Locally-based research can do this, but we need to engage with deindustrialized communities as something more than objects of research. Christine Walley’s current work with a South Chicago museum, for example, is creatively co-curating public memory projects where family members are reunited with material objects held by the museum – a photograph is taken with them at the relevant site (such as at a former steel mill). It is a beautiful project that can, over time, contribute to what South African oral historian Sean Field calls social regeneration – which becomes urgent in the aftermath of social rupture, when the ties that bind are violently torn asunder.
3/ Beyond the Heartlands: The field of deindustrialization studies is very much focused on single-industry towns of steel, mining, and auto-manufacture where nothing has filled the economic vacuum — places where deindustrialization is still visibly present. Not coincidentally, former “industrial heartland” areas are almost always associated with male proletarian workers who were perceived to be central to the nation during the industrial age. As a field, we need to go “beyond the heartland” (the conference theme this year) and consider deindustrialization in other areas. For example, David Nettleingham invited conference-goers to consider rural areas where this industrial past is largely forgotten. Similarly, a panel of Canadians invited us to look again at metropolitan cities where the effects of deindustrialization are submerged by gentrification rendering the plight of displaced industrial workers largely invisible. Several conference-goers such as Stefan Berger, Jackie Clarke, and Alice Mah spoke eloquently to how deindustrialization unfolded differently across national borders. Such research raises all kinds of questions about the differential politics of deindustrialization.
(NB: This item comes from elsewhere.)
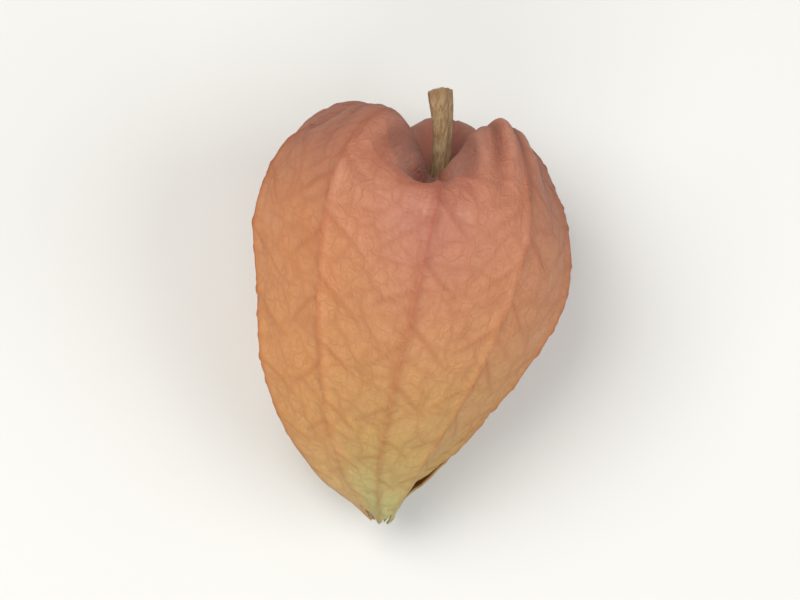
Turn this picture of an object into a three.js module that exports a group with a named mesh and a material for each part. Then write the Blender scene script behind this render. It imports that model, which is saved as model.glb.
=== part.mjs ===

4/ Race Matters: At the conference, with a couple notable exceptions, deindustrialization focused on white workers, and the scholars and audiences were almost entirely white. This reflects a danger that we are contributing to the coding of the working-class as white. This is an urgent matter given the political struggles sweeping North America and Europe, and the increasing political polarization amongst progressives between those who blame “race” or “class” for Trump, Brexit, and right-wing populism. This sets up a false choice between race and class.
For deindustrialization studies, the challenge is not only to recognize that the industrial working class was diverse, but also to consider how industrialism and its spatial restructuring are part of wider structures of racial and class power. The conference keynote by Satnam Virdee on “Race, Class and the Politics of Solidarity” provides us with an inspiring example of how deindustrialization scholars, working across geographic and temporal scales, can proceed.
Much more work needs to be done if deindustrialization studies is going to have a wider impact. I am hopeful as there are signs that a growing number of researchers in the field have recognized the need to engage with the historical roots of our populist moment and the need to undertake transnational or comparative research. Deindustrialization studies is needed now more than ever.
Steven High, Centre for Oral History and Digital Storytelling, Concordia University
Steven High is Professor of History and the author of a number of books including Industrial Sunset: The Making of North America’s Rust Belt; One Job Town: Work, Belonging and Betrayal in Northern Ontario; and, (with Lachlan MacKinnon and Andrew Perchard) The Deindustrialized World: Confronting Ruination in Postindustrial Places.